WHAT THE EXERCISE ASKS: Please give back word for word the lines below, from the first one through the one with "window_y = back_y - scan_d + 1.3;".
'''
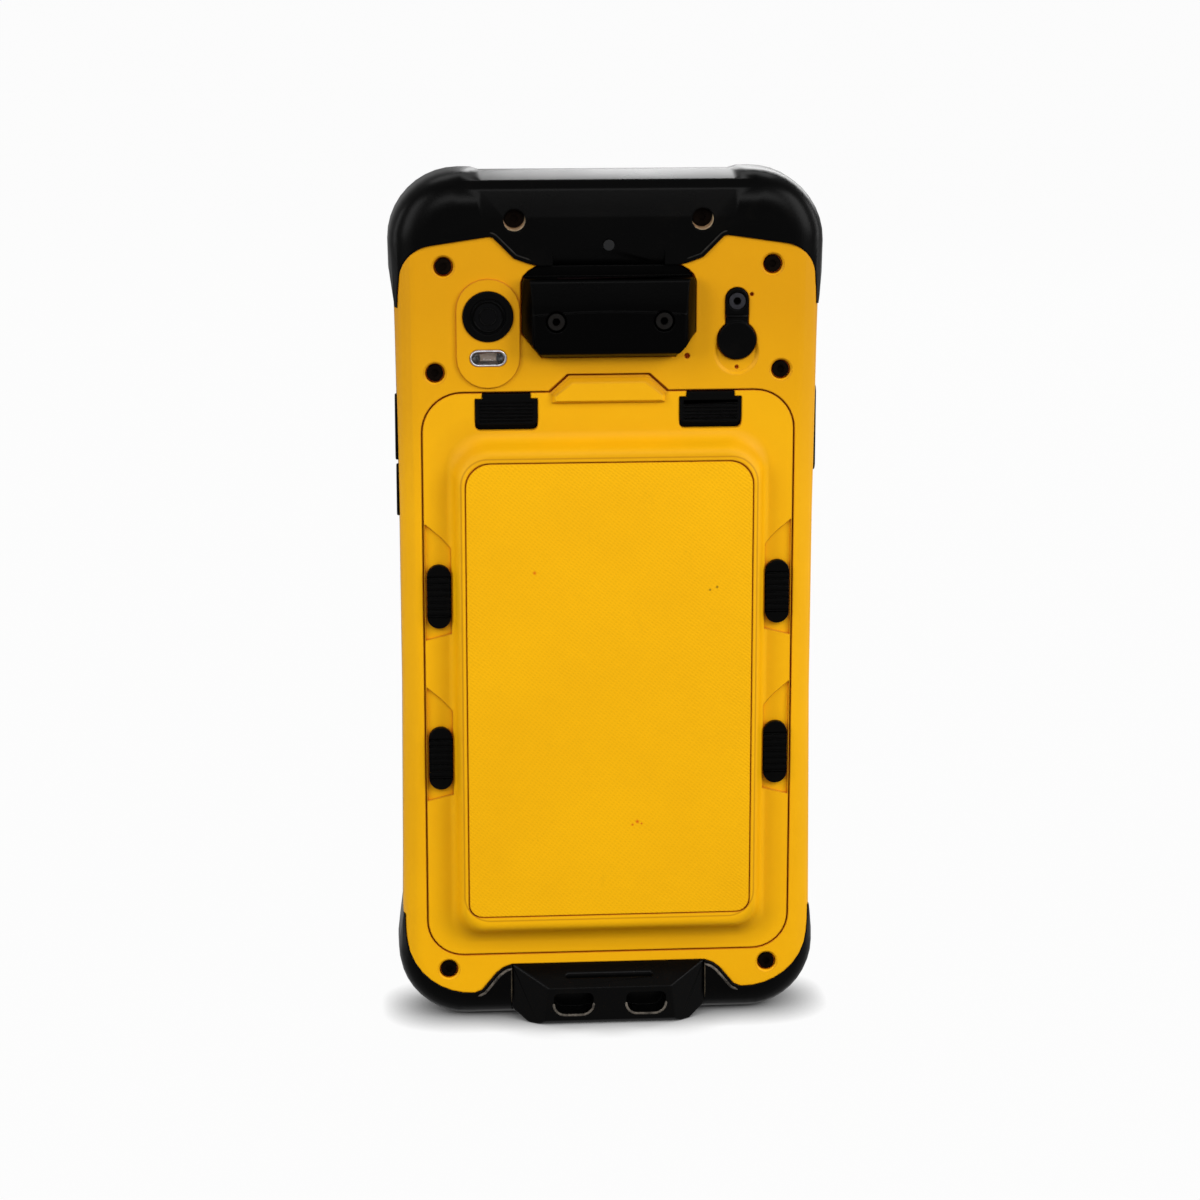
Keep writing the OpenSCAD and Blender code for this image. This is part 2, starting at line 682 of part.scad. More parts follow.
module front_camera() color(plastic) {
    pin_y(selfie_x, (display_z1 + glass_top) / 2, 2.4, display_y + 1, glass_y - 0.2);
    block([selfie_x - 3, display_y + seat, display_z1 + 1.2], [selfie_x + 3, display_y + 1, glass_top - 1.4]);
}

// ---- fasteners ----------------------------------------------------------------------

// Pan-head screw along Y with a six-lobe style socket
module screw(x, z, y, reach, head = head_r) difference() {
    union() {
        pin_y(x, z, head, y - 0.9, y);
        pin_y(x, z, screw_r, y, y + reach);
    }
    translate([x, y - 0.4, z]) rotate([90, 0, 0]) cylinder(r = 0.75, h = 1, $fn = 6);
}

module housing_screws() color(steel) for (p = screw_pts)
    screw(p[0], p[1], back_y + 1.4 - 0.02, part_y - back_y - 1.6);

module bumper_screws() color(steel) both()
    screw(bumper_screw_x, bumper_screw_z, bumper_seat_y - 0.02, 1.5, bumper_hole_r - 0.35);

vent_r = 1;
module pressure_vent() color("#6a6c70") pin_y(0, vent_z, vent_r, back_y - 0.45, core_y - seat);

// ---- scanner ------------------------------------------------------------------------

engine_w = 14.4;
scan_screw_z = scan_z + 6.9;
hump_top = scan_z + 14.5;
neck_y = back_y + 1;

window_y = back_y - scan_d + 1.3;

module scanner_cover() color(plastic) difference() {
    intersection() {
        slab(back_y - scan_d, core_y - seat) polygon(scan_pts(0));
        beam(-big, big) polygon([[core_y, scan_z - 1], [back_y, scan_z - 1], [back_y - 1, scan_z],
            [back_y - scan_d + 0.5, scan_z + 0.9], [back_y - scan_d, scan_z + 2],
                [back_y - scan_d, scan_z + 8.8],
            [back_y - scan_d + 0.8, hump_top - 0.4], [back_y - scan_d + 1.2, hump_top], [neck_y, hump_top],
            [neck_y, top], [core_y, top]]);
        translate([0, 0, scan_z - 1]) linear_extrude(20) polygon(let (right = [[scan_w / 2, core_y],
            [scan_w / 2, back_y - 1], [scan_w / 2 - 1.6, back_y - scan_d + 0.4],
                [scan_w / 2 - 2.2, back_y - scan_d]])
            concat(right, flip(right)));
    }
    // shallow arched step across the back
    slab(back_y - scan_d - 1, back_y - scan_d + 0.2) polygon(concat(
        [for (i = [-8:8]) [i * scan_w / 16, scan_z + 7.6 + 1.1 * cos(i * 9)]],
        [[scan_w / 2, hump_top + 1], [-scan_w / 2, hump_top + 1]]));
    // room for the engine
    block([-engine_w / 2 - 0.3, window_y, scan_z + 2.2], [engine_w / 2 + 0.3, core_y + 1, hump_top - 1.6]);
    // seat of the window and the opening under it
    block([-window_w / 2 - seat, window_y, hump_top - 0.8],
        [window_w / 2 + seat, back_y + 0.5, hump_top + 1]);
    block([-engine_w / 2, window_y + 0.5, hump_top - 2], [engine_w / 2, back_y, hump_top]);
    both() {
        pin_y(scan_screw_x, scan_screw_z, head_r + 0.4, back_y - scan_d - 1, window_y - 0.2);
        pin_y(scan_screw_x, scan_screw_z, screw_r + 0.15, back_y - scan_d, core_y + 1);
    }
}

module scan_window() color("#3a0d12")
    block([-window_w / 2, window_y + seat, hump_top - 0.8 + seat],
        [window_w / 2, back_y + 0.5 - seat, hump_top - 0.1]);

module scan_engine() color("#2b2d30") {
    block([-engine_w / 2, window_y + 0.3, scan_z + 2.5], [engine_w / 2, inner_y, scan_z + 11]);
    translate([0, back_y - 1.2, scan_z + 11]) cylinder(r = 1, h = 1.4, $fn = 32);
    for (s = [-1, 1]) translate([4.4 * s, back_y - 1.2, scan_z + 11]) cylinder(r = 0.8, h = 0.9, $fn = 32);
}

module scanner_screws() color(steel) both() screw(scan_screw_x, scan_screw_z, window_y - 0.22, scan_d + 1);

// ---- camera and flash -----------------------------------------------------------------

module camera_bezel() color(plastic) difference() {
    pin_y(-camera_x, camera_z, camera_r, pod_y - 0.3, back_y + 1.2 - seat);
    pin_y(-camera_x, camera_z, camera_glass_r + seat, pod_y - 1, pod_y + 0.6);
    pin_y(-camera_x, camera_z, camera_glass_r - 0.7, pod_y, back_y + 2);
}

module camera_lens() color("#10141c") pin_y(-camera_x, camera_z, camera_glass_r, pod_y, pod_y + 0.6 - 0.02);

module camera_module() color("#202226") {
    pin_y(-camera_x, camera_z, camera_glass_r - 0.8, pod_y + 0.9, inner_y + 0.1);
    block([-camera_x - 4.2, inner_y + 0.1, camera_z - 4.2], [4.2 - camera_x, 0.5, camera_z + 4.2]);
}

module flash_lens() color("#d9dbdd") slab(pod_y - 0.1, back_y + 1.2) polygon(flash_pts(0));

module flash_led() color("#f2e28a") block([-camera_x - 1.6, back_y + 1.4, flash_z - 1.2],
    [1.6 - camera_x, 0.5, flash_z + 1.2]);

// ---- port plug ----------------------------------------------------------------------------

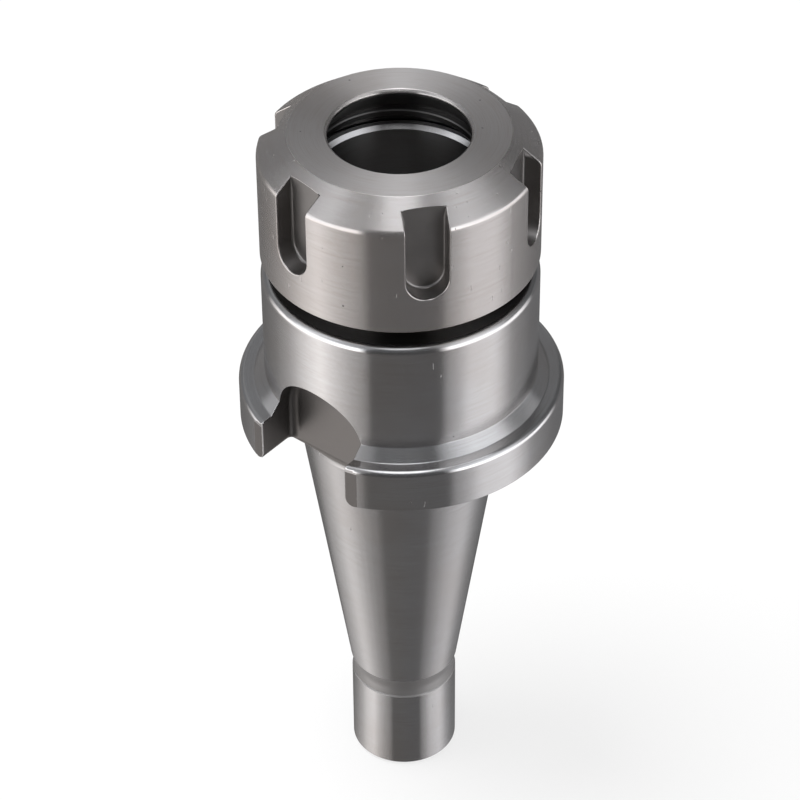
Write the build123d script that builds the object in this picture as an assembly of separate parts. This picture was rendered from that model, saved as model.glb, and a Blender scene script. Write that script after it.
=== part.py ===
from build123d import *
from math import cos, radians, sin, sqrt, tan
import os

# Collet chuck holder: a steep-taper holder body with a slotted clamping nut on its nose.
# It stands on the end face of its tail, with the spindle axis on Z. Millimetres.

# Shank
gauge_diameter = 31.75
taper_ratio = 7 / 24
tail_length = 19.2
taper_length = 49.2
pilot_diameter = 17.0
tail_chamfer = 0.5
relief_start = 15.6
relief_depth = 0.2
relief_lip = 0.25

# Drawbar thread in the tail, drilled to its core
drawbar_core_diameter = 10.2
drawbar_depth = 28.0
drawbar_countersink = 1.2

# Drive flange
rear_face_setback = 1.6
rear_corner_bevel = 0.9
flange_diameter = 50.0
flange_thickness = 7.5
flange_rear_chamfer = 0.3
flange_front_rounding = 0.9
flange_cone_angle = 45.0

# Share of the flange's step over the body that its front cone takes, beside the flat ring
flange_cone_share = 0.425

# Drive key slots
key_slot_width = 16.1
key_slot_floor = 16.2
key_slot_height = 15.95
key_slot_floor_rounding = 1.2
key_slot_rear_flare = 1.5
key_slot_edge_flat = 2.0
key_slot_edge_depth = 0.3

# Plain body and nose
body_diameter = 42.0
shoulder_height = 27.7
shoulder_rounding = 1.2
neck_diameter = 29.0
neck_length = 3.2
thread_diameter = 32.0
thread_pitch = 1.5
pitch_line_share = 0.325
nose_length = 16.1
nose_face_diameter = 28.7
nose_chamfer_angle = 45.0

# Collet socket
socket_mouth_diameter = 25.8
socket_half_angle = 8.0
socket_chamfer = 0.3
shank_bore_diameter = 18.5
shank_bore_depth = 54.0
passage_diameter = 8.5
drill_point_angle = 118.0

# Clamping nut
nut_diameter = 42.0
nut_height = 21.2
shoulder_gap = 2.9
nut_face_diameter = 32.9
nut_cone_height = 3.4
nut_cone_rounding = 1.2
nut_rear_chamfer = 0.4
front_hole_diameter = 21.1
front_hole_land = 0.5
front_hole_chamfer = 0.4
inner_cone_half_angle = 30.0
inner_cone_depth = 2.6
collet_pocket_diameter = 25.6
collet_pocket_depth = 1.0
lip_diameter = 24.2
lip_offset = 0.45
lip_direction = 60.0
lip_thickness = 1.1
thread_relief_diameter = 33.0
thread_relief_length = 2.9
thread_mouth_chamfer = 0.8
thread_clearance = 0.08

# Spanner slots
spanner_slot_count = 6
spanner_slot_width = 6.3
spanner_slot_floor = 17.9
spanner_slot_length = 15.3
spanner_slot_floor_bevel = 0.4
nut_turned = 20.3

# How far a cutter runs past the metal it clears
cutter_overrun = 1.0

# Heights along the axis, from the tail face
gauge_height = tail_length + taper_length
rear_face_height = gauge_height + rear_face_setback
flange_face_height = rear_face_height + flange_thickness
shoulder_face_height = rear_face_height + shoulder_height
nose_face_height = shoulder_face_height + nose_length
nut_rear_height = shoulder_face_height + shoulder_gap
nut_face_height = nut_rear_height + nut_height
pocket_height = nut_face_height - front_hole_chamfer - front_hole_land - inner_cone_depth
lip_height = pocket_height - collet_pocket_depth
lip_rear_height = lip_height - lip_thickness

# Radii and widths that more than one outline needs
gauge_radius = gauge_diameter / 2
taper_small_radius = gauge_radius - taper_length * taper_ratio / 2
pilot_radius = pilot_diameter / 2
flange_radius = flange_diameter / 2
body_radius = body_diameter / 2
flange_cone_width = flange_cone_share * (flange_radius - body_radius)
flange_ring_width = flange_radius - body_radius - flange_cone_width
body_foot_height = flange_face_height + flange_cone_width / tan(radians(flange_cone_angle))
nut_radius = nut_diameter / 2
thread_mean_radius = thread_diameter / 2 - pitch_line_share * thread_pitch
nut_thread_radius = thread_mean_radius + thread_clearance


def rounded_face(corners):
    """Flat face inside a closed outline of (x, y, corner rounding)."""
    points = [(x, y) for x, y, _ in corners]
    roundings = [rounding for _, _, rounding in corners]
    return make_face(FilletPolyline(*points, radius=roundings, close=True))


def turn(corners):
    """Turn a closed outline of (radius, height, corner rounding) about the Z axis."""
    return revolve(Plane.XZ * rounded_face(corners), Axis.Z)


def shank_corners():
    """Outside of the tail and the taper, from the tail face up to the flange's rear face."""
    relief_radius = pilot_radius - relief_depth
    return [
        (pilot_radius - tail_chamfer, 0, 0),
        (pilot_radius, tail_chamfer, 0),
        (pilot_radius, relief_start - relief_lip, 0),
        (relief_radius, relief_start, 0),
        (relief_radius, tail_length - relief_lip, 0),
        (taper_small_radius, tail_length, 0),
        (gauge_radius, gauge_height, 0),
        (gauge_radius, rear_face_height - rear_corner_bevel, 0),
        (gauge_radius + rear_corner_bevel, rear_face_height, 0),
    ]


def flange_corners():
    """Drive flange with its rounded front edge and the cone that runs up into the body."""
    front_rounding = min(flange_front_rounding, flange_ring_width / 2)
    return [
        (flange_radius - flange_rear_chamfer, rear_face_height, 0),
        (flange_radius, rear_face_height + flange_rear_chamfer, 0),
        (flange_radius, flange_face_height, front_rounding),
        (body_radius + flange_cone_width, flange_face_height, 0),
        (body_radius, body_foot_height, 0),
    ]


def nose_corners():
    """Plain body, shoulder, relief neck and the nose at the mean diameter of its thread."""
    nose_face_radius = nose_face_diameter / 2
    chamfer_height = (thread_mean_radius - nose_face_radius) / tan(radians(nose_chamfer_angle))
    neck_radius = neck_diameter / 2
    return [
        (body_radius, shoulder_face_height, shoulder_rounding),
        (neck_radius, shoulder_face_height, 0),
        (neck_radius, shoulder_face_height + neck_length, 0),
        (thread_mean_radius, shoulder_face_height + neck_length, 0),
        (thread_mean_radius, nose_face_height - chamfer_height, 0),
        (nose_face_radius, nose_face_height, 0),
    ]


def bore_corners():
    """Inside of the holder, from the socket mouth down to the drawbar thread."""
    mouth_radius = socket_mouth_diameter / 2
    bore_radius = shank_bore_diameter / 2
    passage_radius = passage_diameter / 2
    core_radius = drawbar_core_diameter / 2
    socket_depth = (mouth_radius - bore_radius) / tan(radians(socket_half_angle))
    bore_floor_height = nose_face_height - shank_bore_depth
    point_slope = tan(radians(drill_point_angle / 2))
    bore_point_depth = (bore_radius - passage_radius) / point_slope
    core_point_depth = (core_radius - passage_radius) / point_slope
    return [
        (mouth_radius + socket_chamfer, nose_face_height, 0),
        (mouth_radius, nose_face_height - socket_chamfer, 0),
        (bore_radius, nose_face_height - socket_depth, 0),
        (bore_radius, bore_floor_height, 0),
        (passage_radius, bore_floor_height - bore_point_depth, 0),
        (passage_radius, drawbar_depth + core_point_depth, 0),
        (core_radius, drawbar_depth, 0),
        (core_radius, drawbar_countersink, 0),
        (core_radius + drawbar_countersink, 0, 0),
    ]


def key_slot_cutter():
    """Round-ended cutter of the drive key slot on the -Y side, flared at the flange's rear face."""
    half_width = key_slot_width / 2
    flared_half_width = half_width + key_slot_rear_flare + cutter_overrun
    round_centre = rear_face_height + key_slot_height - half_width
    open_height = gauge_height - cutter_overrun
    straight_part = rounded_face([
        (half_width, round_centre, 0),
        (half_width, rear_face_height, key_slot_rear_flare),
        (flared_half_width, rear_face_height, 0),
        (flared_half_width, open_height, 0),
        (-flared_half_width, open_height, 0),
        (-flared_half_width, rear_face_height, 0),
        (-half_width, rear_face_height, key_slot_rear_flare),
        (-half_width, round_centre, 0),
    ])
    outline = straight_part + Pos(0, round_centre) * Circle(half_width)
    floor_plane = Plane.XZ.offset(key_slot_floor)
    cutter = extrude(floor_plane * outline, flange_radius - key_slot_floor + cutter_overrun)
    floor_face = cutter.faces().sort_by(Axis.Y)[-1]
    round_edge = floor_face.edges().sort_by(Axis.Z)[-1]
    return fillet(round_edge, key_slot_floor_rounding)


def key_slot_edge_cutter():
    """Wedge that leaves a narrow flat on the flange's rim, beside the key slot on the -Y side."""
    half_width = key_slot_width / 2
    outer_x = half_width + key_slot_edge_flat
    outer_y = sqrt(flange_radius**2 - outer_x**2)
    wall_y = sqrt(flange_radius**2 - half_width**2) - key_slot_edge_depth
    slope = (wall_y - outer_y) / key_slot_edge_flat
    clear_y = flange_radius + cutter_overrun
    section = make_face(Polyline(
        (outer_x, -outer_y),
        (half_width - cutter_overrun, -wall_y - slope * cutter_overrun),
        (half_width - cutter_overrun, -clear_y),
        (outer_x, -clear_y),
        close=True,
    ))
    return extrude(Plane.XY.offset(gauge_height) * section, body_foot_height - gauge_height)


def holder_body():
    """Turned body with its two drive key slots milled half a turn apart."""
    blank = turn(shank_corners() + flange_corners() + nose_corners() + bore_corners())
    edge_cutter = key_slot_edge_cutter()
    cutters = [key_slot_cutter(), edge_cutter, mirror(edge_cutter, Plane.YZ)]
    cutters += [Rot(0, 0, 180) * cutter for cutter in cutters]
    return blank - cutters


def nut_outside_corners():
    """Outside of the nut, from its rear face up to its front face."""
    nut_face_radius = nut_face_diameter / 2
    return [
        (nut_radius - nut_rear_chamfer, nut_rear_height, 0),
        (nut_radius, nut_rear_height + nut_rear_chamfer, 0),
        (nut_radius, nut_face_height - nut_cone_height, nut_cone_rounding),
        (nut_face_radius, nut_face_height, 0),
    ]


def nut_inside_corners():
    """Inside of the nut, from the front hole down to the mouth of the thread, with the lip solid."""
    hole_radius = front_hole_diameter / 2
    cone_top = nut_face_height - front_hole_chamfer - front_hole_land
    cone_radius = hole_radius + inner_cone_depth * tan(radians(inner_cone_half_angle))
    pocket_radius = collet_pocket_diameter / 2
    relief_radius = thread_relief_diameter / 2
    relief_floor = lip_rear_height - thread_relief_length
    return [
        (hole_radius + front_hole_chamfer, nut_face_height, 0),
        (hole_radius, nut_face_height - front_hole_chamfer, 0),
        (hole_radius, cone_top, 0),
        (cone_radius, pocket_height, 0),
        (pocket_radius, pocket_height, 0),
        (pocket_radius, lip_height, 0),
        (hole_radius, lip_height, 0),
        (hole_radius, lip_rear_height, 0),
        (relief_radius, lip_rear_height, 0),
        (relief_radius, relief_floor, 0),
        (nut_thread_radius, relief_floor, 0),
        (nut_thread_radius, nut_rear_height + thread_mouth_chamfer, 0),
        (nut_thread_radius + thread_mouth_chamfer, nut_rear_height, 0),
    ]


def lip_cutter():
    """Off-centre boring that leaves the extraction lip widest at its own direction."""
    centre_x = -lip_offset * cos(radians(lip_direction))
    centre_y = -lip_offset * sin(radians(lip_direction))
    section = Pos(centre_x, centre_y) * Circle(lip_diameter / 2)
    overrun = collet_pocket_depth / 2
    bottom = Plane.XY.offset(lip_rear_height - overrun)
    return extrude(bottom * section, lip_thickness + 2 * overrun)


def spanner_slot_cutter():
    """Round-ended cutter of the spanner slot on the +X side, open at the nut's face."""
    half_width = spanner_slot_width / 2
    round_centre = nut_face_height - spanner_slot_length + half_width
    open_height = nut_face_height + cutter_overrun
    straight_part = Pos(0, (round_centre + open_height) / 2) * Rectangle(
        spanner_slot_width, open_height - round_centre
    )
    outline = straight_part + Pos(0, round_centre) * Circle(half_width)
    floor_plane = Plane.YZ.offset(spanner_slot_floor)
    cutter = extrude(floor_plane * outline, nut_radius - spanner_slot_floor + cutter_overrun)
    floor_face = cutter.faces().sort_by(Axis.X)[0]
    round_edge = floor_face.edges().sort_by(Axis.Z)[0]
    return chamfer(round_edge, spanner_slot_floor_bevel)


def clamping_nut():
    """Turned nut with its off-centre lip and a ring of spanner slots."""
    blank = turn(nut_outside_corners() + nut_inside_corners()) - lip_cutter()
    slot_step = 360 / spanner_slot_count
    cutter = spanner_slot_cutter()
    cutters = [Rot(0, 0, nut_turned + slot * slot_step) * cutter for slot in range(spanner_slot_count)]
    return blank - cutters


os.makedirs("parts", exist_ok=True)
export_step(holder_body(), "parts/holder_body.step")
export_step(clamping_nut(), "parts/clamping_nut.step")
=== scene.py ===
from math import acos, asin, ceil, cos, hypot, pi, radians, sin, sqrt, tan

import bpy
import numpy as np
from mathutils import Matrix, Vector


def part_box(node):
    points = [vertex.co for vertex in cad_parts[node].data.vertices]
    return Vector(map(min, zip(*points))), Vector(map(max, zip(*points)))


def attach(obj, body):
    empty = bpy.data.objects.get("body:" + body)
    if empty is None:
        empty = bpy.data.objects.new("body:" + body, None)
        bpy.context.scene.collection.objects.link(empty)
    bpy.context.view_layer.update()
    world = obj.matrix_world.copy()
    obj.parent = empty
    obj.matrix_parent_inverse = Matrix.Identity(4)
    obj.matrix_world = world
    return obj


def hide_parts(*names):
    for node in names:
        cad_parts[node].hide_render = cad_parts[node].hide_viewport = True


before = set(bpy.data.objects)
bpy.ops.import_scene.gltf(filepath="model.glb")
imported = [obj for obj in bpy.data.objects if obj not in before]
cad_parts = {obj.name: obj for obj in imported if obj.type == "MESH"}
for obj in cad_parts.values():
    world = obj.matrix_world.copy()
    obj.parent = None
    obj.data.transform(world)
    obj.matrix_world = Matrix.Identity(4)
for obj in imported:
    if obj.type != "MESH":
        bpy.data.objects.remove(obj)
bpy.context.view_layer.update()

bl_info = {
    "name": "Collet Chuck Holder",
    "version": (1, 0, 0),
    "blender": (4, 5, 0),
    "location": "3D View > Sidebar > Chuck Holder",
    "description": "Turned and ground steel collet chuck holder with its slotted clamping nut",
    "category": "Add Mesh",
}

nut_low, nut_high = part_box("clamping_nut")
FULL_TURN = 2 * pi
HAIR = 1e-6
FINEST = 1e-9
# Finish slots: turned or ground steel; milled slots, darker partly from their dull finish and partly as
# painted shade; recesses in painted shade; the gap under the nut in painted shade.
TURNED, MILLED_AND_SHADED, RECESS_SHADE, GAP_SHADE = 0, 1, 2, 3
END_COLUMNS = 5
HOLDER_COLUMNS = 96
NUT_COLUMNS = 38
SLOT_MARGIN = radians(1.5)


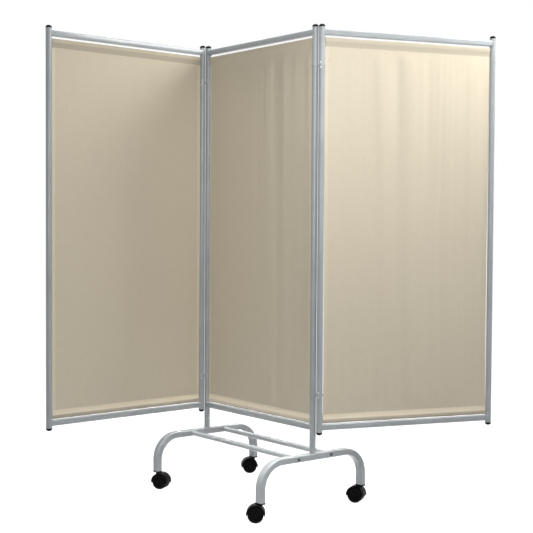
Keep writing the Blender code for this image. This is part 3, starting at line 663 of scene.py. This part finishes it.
'''
REPLY TO THE EXERCISE:
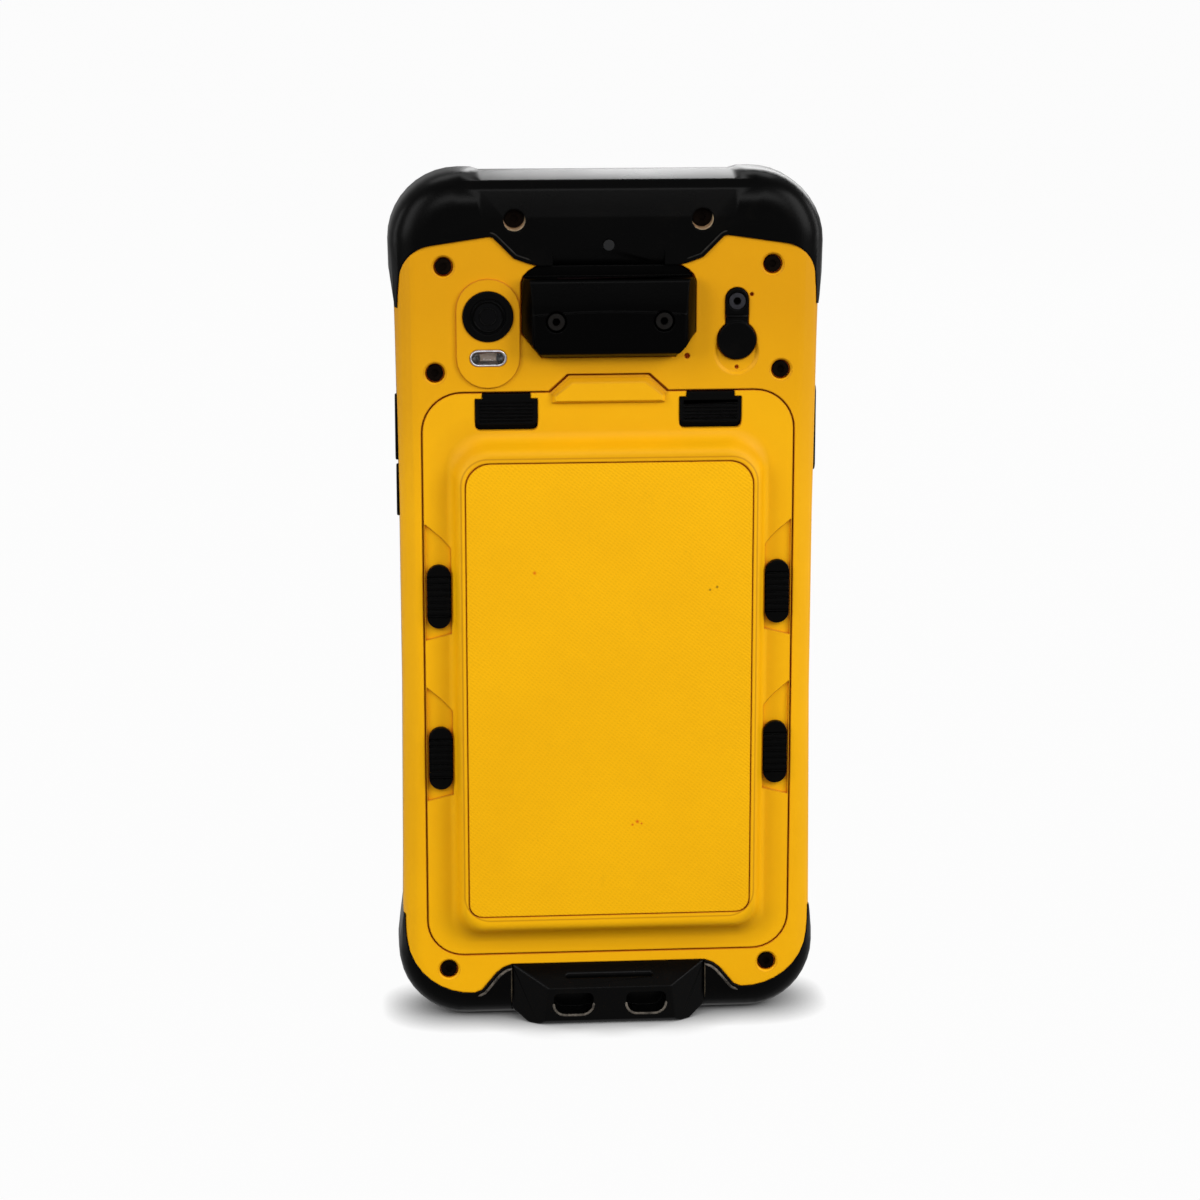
Keep writing the OpenSCAD and Blender code for this image. This is part 2, starting at line 682 of part.scad. More parts follow.
module front_camera() color(plastic) {
    pin_y(selfie_x, (display_z1 + glass_top) / 2, 2.4, display_y + 1, glass_y - 0.2);
    block([selfie_x - 3, display_y + seat, display_z1 + 1.2], [selfie_x + 3, display_y + 1, glass_top - 1.4]);
}

// ---- fasteners ----------------------------------------------------------------------

// Pan-head screw along Y with a six-lobe style socket
module screw(x, z, y, reach, head = head_r) difference() {
    union() {
        pin_y(x, z, head, y - 0.9, y);
        pin_y(x, z, screw_r, y, y + reach);
    }
    translate([x, y - 0.4, z]) rotate([90, 0, 0]) cylinder(r = 0.75, h = 1, $fn = 6);
}

module housing_screws() color(steel) for (p = screw_pts)
    screw(p[0], p[1], back_y + 1.4 - 0.02, part_y - back_y - 1.6);

module bumper_screws() color(steel) both()
    screw(bumper_screw_x, bumper_screw_z, bumper_seat_y - 0.02, 1.5, bumper_hole_r - 0.35);

vent_r = 1;
module pressure_vent() color("#6a6c70") pin_y(0, vent_z, vent_r, back_y - 0.45, core_y - seat);

// ---- scanner ------------------------------------------------------------------------

engine_w = 14.4;
scan_screw_z = scan_z + 6.9;
hump_top = scan_z + 14.5;
neck_y = back_y + 1;

window_y = back_y - scan_d + 1.3;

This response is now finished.